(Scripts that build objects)
○ ○ ○
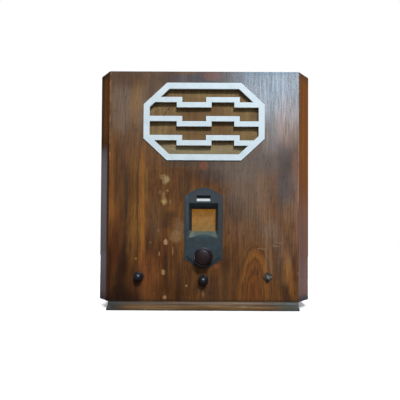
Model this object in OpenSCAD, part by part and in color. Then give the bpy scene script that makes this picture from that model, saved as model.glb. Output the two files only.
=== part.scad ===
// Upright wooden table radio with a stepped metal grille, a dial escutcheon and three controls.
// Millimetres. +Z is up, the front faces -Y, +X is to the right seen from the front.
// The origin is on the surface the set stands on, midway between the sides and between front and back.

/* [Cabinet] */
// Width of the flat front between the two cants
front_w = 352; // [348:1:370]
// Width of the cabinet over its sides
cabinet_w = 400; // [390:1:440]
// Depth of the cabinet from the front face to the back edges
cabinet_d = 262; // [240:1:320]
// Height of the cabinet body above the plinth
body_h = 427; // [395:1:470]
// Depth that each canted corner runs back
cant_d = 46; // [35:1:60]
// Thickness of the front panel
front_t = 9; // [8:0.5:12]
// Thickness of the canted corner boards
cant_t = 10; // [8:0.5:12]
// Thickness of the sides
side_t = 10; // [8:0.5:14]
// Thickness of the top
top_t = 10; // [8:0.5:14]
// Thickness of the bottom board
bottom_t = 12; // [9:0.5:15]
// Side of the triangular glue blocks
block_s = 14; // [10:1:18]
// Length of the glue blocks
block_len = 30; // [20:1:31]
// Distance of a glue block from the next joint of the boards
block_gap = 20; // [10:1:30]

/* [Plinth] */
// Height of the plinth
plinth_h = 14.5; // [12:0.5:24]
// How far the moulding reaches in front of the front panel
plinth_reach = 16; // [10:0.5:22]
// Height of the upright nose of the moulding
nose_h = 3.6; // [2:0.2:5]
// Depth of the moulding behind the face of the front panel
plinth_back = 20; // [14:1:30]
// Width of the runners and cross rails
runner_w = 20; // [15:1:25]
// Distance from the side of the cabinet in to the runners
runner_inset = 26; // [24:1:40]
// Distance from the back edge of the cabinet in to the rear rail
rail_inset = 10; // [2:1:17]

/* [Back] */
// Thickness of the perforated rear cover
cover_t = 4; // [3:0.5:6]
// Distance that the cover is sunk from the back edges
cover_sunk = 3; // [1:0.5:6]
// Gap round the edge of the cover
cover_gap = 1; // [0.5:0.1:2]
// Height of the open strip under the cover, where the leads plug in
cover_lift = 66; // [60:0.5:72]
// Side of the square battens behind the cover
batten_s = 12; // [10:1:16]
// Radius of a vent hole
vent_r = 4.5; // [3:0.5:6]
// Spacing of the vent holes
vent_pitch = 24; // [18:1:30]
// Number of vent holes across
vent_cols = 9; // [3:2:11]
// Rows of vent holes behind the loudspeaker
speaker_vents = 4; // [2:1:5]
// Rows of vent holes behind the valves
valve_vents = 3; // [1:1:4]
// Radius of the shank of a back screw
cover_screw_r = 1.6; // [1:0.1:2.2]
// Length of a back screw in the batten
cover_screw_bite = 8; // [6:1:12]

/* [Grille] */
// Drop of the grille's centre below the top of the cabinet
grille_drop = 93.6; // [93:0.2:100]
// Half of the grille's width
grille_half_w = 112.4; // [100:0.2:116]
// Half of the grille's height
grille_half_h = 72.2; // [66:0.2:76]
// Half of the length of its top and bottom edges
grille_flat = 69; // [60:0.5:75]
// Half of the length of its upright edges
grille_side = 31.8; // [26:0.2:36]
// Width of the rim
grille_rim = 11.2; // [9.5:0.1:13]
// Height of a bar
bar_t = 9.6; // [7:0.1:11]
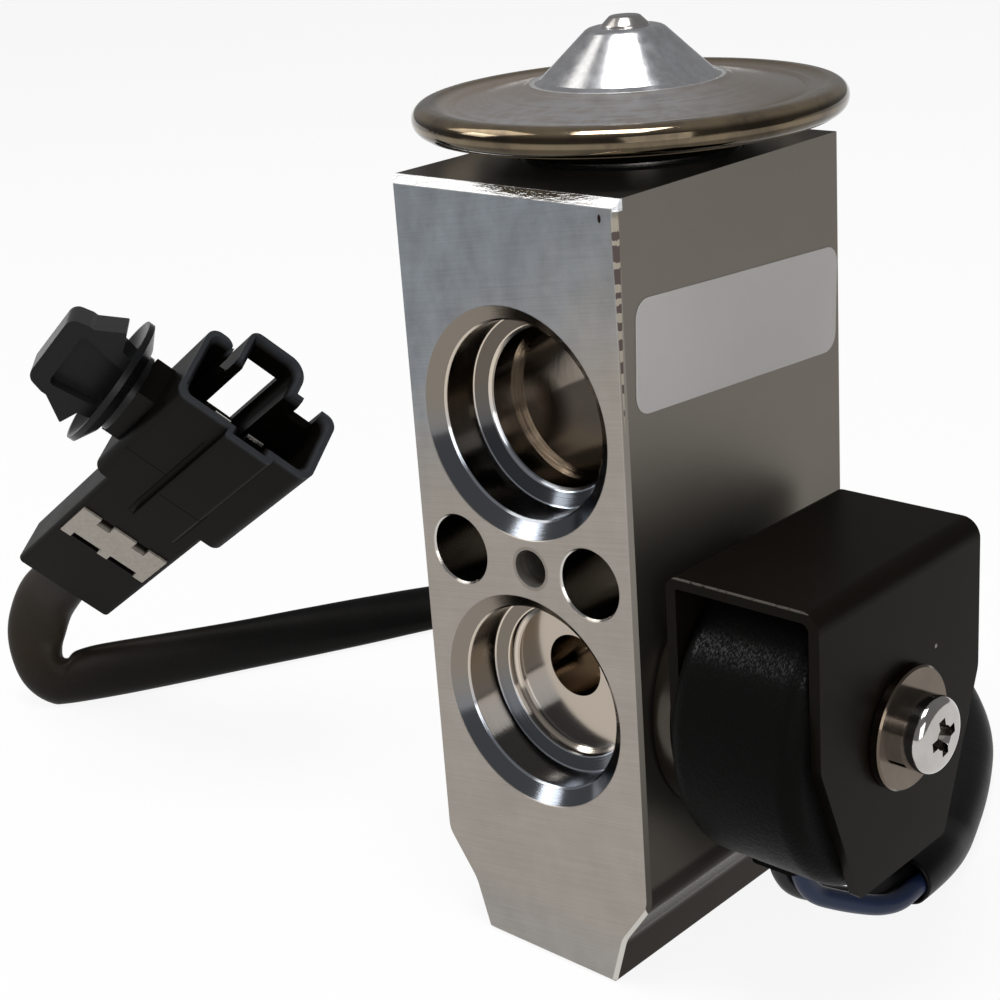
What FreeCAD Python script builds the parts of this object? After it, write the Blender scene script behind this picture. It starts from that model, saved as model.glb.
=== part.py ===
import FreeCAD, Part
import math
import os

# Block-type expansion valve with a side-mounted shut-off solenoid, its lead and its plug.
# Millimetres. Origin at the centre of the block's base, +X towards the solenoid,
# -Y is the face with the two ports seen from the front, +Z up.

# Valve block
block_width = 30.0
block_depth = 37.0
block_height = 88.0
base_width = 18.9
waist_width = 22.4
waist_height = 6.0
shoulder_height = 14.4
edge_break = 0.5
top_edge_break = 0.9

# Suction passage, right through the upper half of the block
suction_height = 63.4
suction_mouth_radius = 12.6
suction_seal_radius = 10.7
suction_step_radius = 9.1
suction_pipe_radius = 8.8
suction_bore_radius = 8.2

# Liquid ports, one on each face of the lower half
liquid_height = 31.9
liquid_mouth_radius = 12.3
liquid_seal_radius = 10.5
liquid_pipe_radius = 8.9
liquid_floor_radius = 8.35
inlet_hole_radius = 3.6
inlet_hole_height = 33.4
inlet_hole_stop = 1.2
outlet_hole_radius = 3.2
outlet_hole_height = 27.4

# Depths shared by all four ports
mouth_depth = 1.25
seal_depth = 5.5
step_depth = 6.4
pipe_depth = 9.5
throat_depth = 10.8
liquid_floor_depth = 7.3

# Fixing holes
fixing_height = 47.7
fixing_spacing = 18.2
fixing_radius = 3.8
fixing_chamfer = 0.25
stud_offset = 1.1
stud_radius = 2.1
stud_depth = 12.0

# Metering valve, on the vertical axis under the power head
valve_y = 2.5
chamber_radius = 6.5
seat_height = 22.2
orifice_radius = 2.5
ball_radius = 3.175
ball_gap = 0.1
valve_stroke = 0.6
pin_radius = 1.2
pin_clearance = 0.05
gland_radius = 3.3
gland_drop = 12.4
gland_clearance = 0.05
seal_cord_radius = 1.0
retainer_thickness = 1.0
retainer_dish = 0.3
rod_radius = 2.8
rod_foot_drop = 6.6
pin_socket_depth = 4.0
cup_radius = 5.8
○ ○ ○
* Task directions *
Set down the listing above in full, please, exactly as it appears.

* Answer to this exercise *
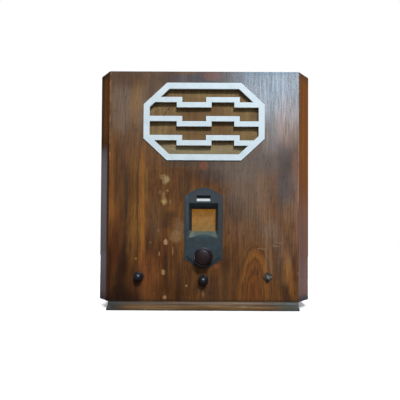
Model this object in OpenSCAD, part by part and in color. Then give the bpy scene script that makes this picture from that model, saved as model.glb. Output the two files only.
=== part.scad ===
// Upright wooden table radio with a stepped metal grille, a dial escutcheon and three controls.
// Millimetres. +Z is up, the front faces -Y, +X is to the right seen from the front.
// The origin is on the surface the set stands on, midway between the sides and between front and back.

/* [Cabinet] */
// Width of the flat front between the two cants
front_w = 352; // [348:1:370]
// Width of the cabinet over its sides
cabinet_w = 400; // [390:1:440]
// Depth of the cabinet from the front face to the back edges
cabinet_d = 262; // [240:1:320]
// Height of the cabinet body above the plinth
body_h = 427; // [395:1:470]
// Depth that each canted corner runs back
cant_d = 46; // [35:1:60]
// Thickness of the front panel
front_t = 9; // [8:0.5:12]
// Thickness of the canted corner boards
cant_t = 10; // [8:0.5:12]
// Thickness of the sides
side_t = 10; // [8:0.5:14]
// Thickness of the top
top_t = 10; // [8:0.5:14]
// Thickness of the bottom board
bottom_t = 12; // [9:0.5:15]
// Side of the triangular glue blocks
block_s = 14; // [10:1:18]
// Length of the glue blocks
block_len = 30; // [20:1:31]
// Distance of a glue block from the next joint of the boards
block_gap = 20; // [10:1:30]

/* [Plinth] */
// Height of the plinth
plinth_h = 14.5; // [12:0.5:24]
// How far the moulding reaches in front of the front panel
plinth_reach = 16; // [10:0.5:22]
// Height of the upright nose of the moulding
nose_h = 3.6; // [2:0.2:5]
// Depth of the moulding behind the face of the front panel
plinth_back = 20; // [14:1:30]
// Width of the runners and cross rails
runner_w = 20; // [15:1:25]
// Distance from the side of the cabinet in to the runners
runner_inset = 26; // [24:1:40]
// Distance from the back edge of the cabinet in to the rear rail
rail_inset = 10; // [2:1:17]

/* [Back] */
// Thickness of the perforated rear cover
cover_t = 4; // [3:0.5:6]
// Distance that the cover is sunk from the back edges
cover_sunk = 3; // [1:0.5:6]
// Gap round the edge of the cover
cover_gap = 1; // [0.5:0.1:2]
// Height of the open strip under the cover, where the leads plug in
cover_lift = 66; // [60:0.5:72]
// Side of the square battens behind the cover
batten_s = 12; // [10:1:16]
// Radius of a vent hole
vent_r = 4.5; // [3:0.5:6]
// Spacing of the vent holes
vent_pitch = 24; // [18:1:30]
// Number of vent holes across
vent_cols = 9; // [3:2:11]
// Rows of vent holes behind the loudspeaker
speaker_vents = 4; // [2:1:5]
// Rows of vent holes behind the valves
valve_vents = 3; // [1:1:4]
// Radius of the shank of a back screw
cover_screw_r = 1.6; // [1:0.1:2.2]
// Length of a back screw in the batten
cover_screw_bite = 8; // [6:1:12]

/* [Grille] */
// Drop of the grille's centre below the top of the cabinet
grille_drop = 93.6; // [93:0.2:100]
// Half of the grille's width
grille_half_w = 112.4; // [100:0.2:116]
// Half of the grille's height
grille_half_h = 72.2; // [66:0.2:76]
// Half of the length of its top and bottom edges
grille_flat = 69; // [60:0.5:75]
// Half of the length of its upright edges
grille_side = 31.8; // [26:0.2:36]
// Width of the rim
grille_rim = 11.2; // [9.5:0.1:13]
// Height of a bar
bar_t = 9.6; // [7:0.1:11]
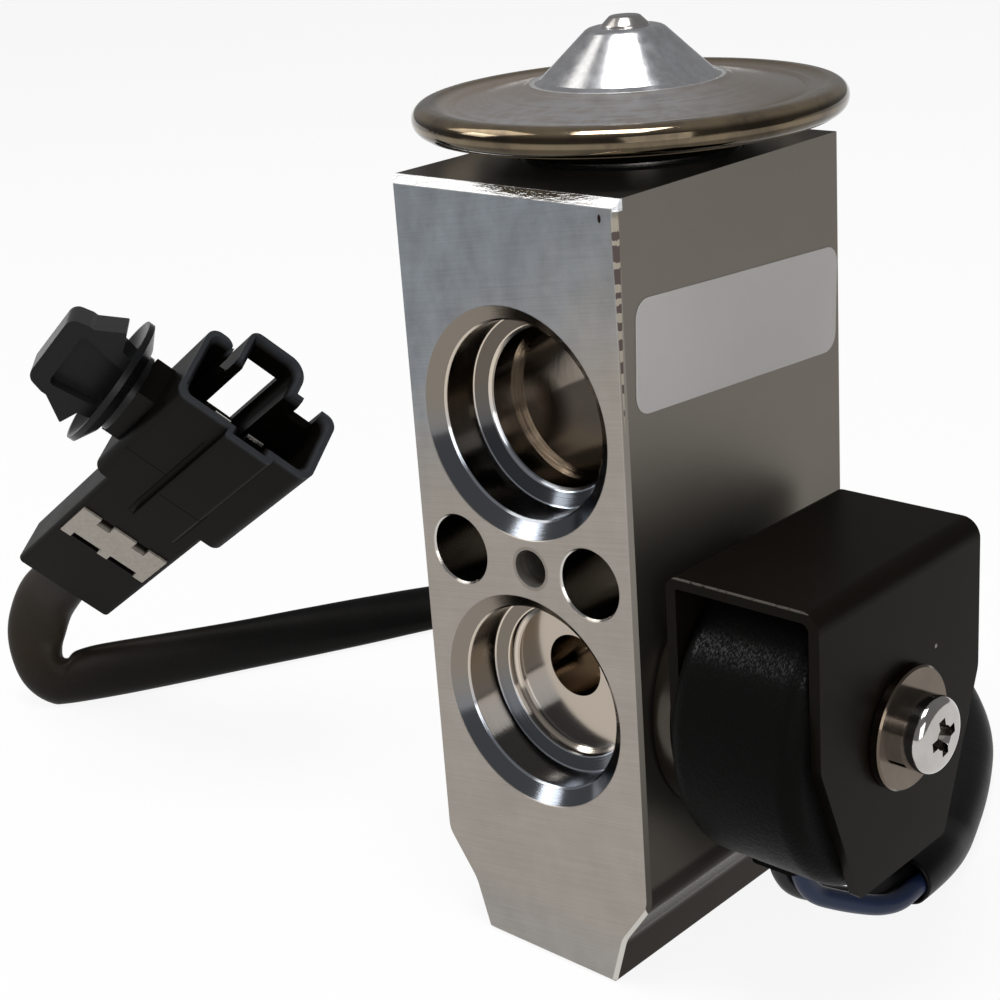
What FreeCAD Python script builds the parts of this object? After it, write the Blender scene script behind this picture. It starts from that model, saved as model.glb.
=== part.py ===
import FreeCAD, Part
import math
import os

# Block-type expansion valve with a side-mounted shut-off solenoid, its lead and its plug.
# Millimetres. Origin at the centre of the block's base, +X towards the solenoid,
# -Y is the face with the two ports seen from the front, +Z up.

# Valve block
block_width = 30.0
block_depth = 37.0
block_height = 88.0
base_width = 18.9
waist_width = 22.4
waist_height = 6.0
shoulder_height = 14.4
edge_break = 0.5
top_edge_break = 0.9

# Suction passage, right through the upper half of the block
suction_height = 63.4
suction_mouth_radius = 12.6
suction_seal_radius = 10.7
suction_step_radius = 9.1
suction_pipe_radius = 8.8
suction_bore_radius = 8.2

# Liquid ports, one on each face of the lower half
liquid_height = 31.9
liquid_mouth_radius = 12.3
liquid_seal_radius = 10.5
liquid_pipe_radius = 8.9
liquid_floor_radius = 8.35
inlet_hole_radius = 3.6
inlet_hole_height = 33.4
inlet_hole_stop = 1.2
outlet_hole_radius = 3.2
outlet_hole_height = 27.4

# Depths shared by all four ports
mouth_depth = 1.25
seal_depth = 5.5
step_depth = 6.4
pipe_depth = 9.5
throat_depth = 10.8
liquid_floor_depth = 7.3

# Fixing holes
fixing_height = 47.7
fixing_spacing = 18.2
fixing_radius = 3.8
fixing_chamfer = 0.25
stud_offset = 1.1
stud_radius = 2.1
stud_depth = 12.0

# Metering valve, on the vertical axis under the power head
valve_y = 2.5
chamber_radius = 6.5
seat_height = 22.2
orifice_radius = 2.5
ball_radius = 3.175
ball_gap = 0.1
valve_stroke = 0.6
pin_radius = 1.2
pin_clearance = 0.05
gland_radius = 3.3
gland_drop = 12.4
gland_clearance = 0.05
seal_cord_radius = 1.0
retainer_thickness = 1.0
retainer_dish = 0.3
rod_radius = 2.8
rod_foot_drop = 6.6
pin_socket_depth = 4.0
cup_radius = 5.8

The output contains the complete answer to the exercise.